Women of all educational levels from 21 to 30 living in New York City and working full time made 117 percent of men's wages, and even more in Dallas, 120 percent….Women in their 20s also make more than men in Chicago, Boston, Minneapolis and a few other big cities….

In jobs that were once defined as male preserves—including police officer and private investigator—where gender barriers are crumbling, young men and women in New York had the same median wages: a little more than $40,000. And women in their 20s now make more than men in a wide variety of other jobs: as doctors, personnel managers, architects, economists, lawyers, stock clerks, customer service representatives, editors and reporters.  
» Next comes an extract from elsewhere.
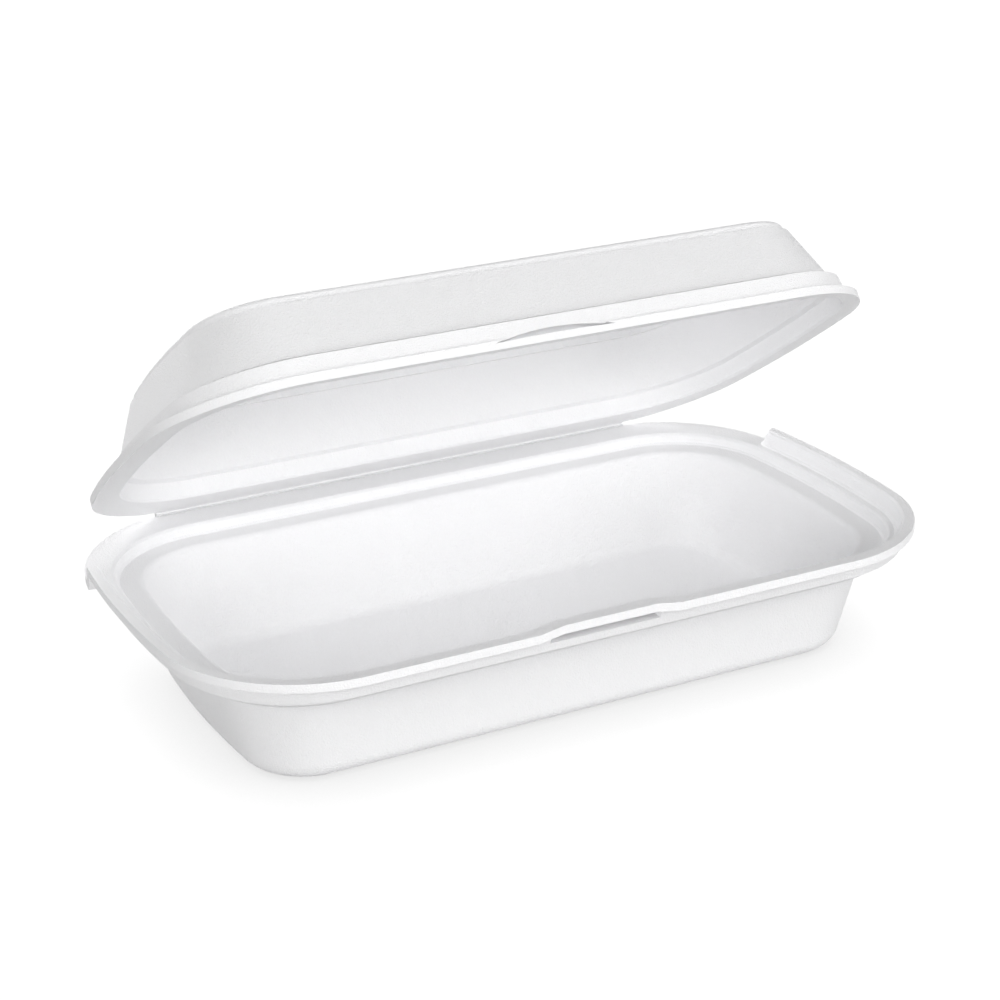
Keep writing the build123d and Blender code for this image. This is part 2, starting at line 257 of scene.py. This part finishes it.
@dataclass
class CreaseStrip:
    """The thin pressed web that bends where tray and lid meet, rolled about the crease's axis."""

    half_length: float = 84.0 * MILLIMETRE
    inner_radius: float = 0.2 * MILLIMETRE
    thickness: float = 1.65 * MILLIMETRE
    tuck: float = 1.0 * MILLIMETRE
    steps: int = 16
    lengths: int = 24
    sharp_over: float = math.radians(35.0)
    merge_within: float = 0.01 * MILLIMETRE
    finish: FoamFinish = field(default_factory=FoamFinish)

    def build(self, axis: Vector, opening: float) -> bpy.types.Object:
        """Roll the web from the tray's side round to the lid's.

        Args:
            axis: A point on the crease's axis.
            opening: The angle in radians through which the lid is folded over from flat.

        Returns:
            The strip's object, rolled round from the tray's side to the lid's.
        """
        mesh = bmesh.new()
        outer = self.inner_radius + self.thickness
        corners = [
            mesh.verts.new((-self.half_length, axis.y - self.tuck, axis.z - radius))
            for radius in (self.inner_radius, outer)
        ]
        edge = mesh.edges.new(corners)
        lead_in = bmesh.ops.extrude_edge_only(mesh, edges=[edge])
        moved = [item for item in lead_in["geom"] if isinstance(item, bmesh.types.BMVert)]
        bmesh.ops.translate(mesh, verts=moved, vec=(0.0, self.tuck, 0.0))
        last = [item for item in lead_in["geom"] if isinstance(item, bmesh.types.BMEdge)]
        rolled = bmesh.ops.spin(mesh, geom=last, cent=axis, axis=(1.0, 0.0, 0.0), angle=opening,
                                steps=self.steps, use_merge=False, use_duplicate=False)
        last = [item for item in rolled["geom_last"] if isinstance(item, bmesh.types.BMEdge)]
        tail = bmesh.ops.extrude_edge_only(mesh, edges=last)
        moved = [item for item in tail["geom"] if isinstance(item, bmesh.types.BMVert)]
        along = Matrix.Rotation(opening, 3, "X") @ Vector((0.0, self.tuck, 0.0))
        bmesh.ops.translate(mesh, verts=moved, vec=along)
        section = list(mesh.faces)
        step = 2.0 * self.half_length / self.lengths
        for _ in range(self.lengths):
            grown = bmesh.ops.extrude_face_region(mesh, geom=section)
            verts = [item for item in grown["geom"] if isinstance(item, bmesh.types.BMVert)]
            bmesh.ops.translate(mesh, verts=verts, vec=(step, 0.0, 0.0))
            section = [item for item in grown["geom"] if isinstance(item, bmesh.types.BMFace)]
        bmesh.ops.remove_doubles(mesh, verts=list(mesh.verts), dist=self.merge_within)
        bmesh.ops.recalc_face_normals(mesh, faces=list(mesh.faces))
        data = bpy.data.meshes.new("crease_strip")
        mesh.to_mesh(data)
        mesh.free()
        data.shade_smooth()
        data.set_sharp_from_angle(angle=self.sharp_over)
        strip = bpy.data.objects.new("crease_strip", data)
        bpy.context.scene.collection.objects.link(strip)
        dress(strip, self.finish.material("crease_foam"))
        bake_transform(strip)
        return strip


@dataclass(frozen=True)
class Viewpoint:
    """The camera's place, found from the rim, the foot and the crease in the photograph."""

    azimuth: float = 27.1022
    elevation: float = 21.7777
    roll: float = -0.8999
    distance: float = 721.8221 * MILLIMETRE
    target: tuple[float, float, float] = (13.7956, 30.2534, 37.8791)
    focal_pixels: float = 2298.3628
    image_pixels: float = 1000.0
    sensor: float = 36.0
    near: float = 0.05
    far: float = 20.0

    def build(self) -> bpy.types.Object:
        """Add the camera and make it the scene's.

        Returns:
            The camera.
        """
        turn = math.radians(self.azimuth)
        tilt = math.radians(self.elevation)
        ahead = Vector((math.sin(turn) * math.cos(tilt), math.cos(turn) * math.cos(tilt), -math.sin(tilt)))
        level = Vector((math.cos(turn), -math.sin(turn), 0.0))
        upward = level.cross(ahead)
        lean = math.radians(self.roll)
        right = level * math.cos(lean) + upward * math.sin(lean)
        up = upward * math.cos(lean) - level * math.sin(lean)
        data = bpy.data.cameras.new("camera")
        data.sensor_fit = "HORIZONTAL"
        data.sensor_width = self.sensor
        data.lens = self.focal_pixels / self.image_pixels * self.sensor
        data.clip_start = self.near
        data.clip_end = self.far
        camera = bpy.data.objects.new("camera", data)
        bpy.context.scene.collection.objects.link(camera)
        turned = Matrix((right, up, -ahead)).transposed().to_4x4()
        place = Vector(self.target) * MILLIMETRE - ahead * self.distance
        camera.matrix_world = Matrix.Translation(place) @ turned
        bpy.context.scene.camera = camera
        return camera


@dataclass(frozen=True)
class SoftLamp:
    """One large soft lamp, placed round the object by compass angle and height angle."""

    name: str
    azimuth: float
    elevation: float
    distance: float
    size: float
    power: float

    def build(self, target: Vector) -> bpy.types.Object:
        """Add the lamp, facing a point.

        Args:
            target: The point that it faces.

        Returns:
            The lamp.
        """
        turn = math.radians(self.azimuth)
        tilt = math.radians(self.elevation)
        out = Vector((math.sin(turn) * math.cos(tilt), -math.cos(turn) * math.cos(tilt), math.sin(tilt)))
        data = bpy.data.lights.new(self.name, "AREA")
        data.shape = "SQUARE"
        data.size = self.size
        data.energy = self.power
        lamp = bpy.data.objects.new(self.name, data)
        bpy.context.scene.collection.objects.link(lamp)
        lamp.location = target + out * self.distance
        lamp.rotation_euler = out.to_track_quat("Z", "Y").to_euler()
        return lamp


@dataclass
class Studio:
    """Pale floor, a little surrounding light and four soft lamps."""

    floor_size: float = 12.0
    surrounding: float = 0.04
    floor_finish: FloorFinish = field(default_factory=FloorFinish)
    lamps: tuple[SoftLamp, ...] = (
        SoftLamp("right", azimuth=45.0, elevation=12.0, distance=1.4, size=1.0, power=11.2),
        SoftLamp("left", azimuth=-45.0, elevation=12.0, distance=1.4, size=1.0, power=12.9),
        SoftLamp("front", azimuth=0.0, elevation=45.0, distance=1.4, size=1.0, power=5.4),
        SoftLamp("back", azimuth=180.0, elevation=12.0, distance=1.4, size=1.0, power=17.5),
    )

    def build(self, target: Vector) -> None:
        """Add the floor, the world's light and the lamps.

        Args:
            target: The point that the lamps face.
        """
        self.floor()
        self.world()
        for lamp in self.lamps:
            lamp.build(target)
        bpy.context.scene.view_settings.view_transform = "Standard"

    def floor(self) -> bpy.types.Object:
        """Add the floor under the object, at the height on which it stands.

        Returns:
            The floor.
        """
        mesh = bmesh.new()
        bmesh.ops.create_grid(mesh, x_segments=1, y_segments=1, size=self.floor_size / 2.0)
        data = bpy.data.meshes.new("floor")
        mesh.to_mesh(data)
        mesh.free()
        floor = bpy.data.objects.new("floor", data)
        bpy.context.scene.collection.objects.link(floor)
        dress(floor, self.floor_finish.material())
        return floor

    def world(self) -> bpy.types.World:
        """Set the surrounding light, which the camera sees as white.

        Returns:
            The world.
        """
        world = bpy.data.worlds.new("soft_room")
        bpy.context.scene.world = world
        world.use_nodes = True
        tree = world.node_tree
        tree.nodes.clear()
        output = tree.nodes.new("ShaderNodeOutputWorld")
        room = add_node(tree, "ShaderNodeBackground", Color=(1.0, 1.0, 1.0, 1.0))
        brighter = tree.nodes.new("ShaderNodeMath")
        brighter.operation = "ADD"
        brighter.inputs[1].default_value = self.surrounding
        tree.links.new(seen_directly(tree, 1.0 - self.surrounding), brighter.inputs[0])
        tree.links.new(brighter.outputs["Value"], room.inputs["Strength"])
        tree.links.new(room.outputs["Background"], output.inputs["Surface"])
        return world


def hinge_of(joints: list[dict[str, object]]) -> tuple[Vector, float]:
    """Read the crease's axis and the lid's fold from the record.

    Args:
        joints: The record's joints.

    Returns:
        A point on the axis, and the angle in radians through which the lid is folded over from flat.
    """
    joint = joints[0]
    to_flat = max(joint["range_deg"])
    return Vector(joint["pos_m"]), math.radians(to_flat)


def main() -> None:
    """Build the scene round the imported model."""
    logging.basicConfig(level=logging.INFO, format="%(message)s")
    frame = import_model()
    Viewpoint().build()
    axis, opening = hinge_of(frame["joints"])
    pieces = [FormedHalf(half).build(frame["nodes"][half.value]) for half in Half]
    pieces.append(CreaseStrip().build(axis, opening))
    for piece in pieces:
        LOG.info("%s ready, %d faces", piece.name, len(piece.data.polygons))
    Studio().build(Vector((0.0, 0.0, axis.z)))


if __name__ == "__main__":
    main()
Possible reasons mentioned in the New York Times article include women's overrepresentation among college graduates and a tendency to get serious about their careers sooner than men, who are less worried about getting too old to have children. Feminists have long cited men's tendency to earn more than women (a pattern that persists in other age groups and other parts of the country) as prima facie evidence of sex discrimination. But when women start earning more than men, the explanations hinge on the different choices that men and women make. If the wage gap appearing in these cities spreads to the rest of the country, will men start complaining that they earn 86 cents for every dollar that women do, simply because they have the wrong genitalia?

I, for one, am thankful for the gender-associated wage gap in my household, which is even bigger than the overall disparity in Dallas.